For someone called Hope, he was certainly running in short supply of it.
He hadn’t washed; not for a week. He could smell it – but he didn’t care. Nothing mattered anymore. He looked up at the branch, the one where she had chosen to put an end to their twisted fates. He picked up his rope and he flung it through the air so that it wrapped around the branch twice. It hung like a python awaiting its prey. He took the end of his rope and he stepped up onto the old, wooden bench. It was a place so familiar to him. It was the place where he and Emlyn were, and he realised how fitting it was that it was the place where they would forever be.
He tied the hangman’s knot and then slid the noose slowly over his head, letting it rest heavily upon his broad shoulders. Standing in the exact same place where she had been, he thought only of her and what she must have felt in her final moments. He had loved her; he still did. But this love was no longer a source of any kind of comfort. Pain stabbed at his heart and anguish burrowed relentlessly into the pit of his stomach. He wanted to vomit. He wanted to rip open his insides and pull them all out, bit by bit, and be free from all of his sorrow.
He yearned for her; he wanted nothing more than to be with her. How could he have ever considered any kind of future without her?
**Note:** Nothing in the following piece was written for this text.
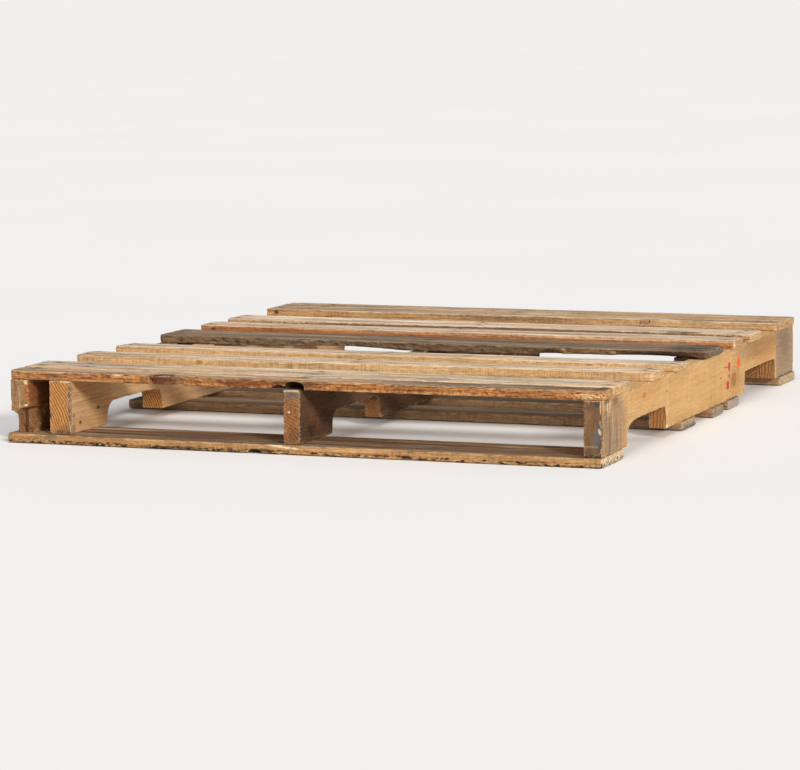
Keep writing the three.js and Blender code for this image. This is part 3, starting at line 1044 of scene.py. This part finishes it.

He uttered, “The hand is past, the time has come,” as he collapsed away from the safety of the bench.
As he began his deathly swing through the air towards his final salvation, a desperate cry rang out from somewhere behind him, but he was beyond all of that now.
Time slowed in that moment and he could feel every sensation coursing through his body. The coolness of the breeze against his skin, the strong beating of his heart, the coarseness of the rope which had tightened around his neck and the freedom that only a dying man can possibly know. And then the pain – excruciating pain.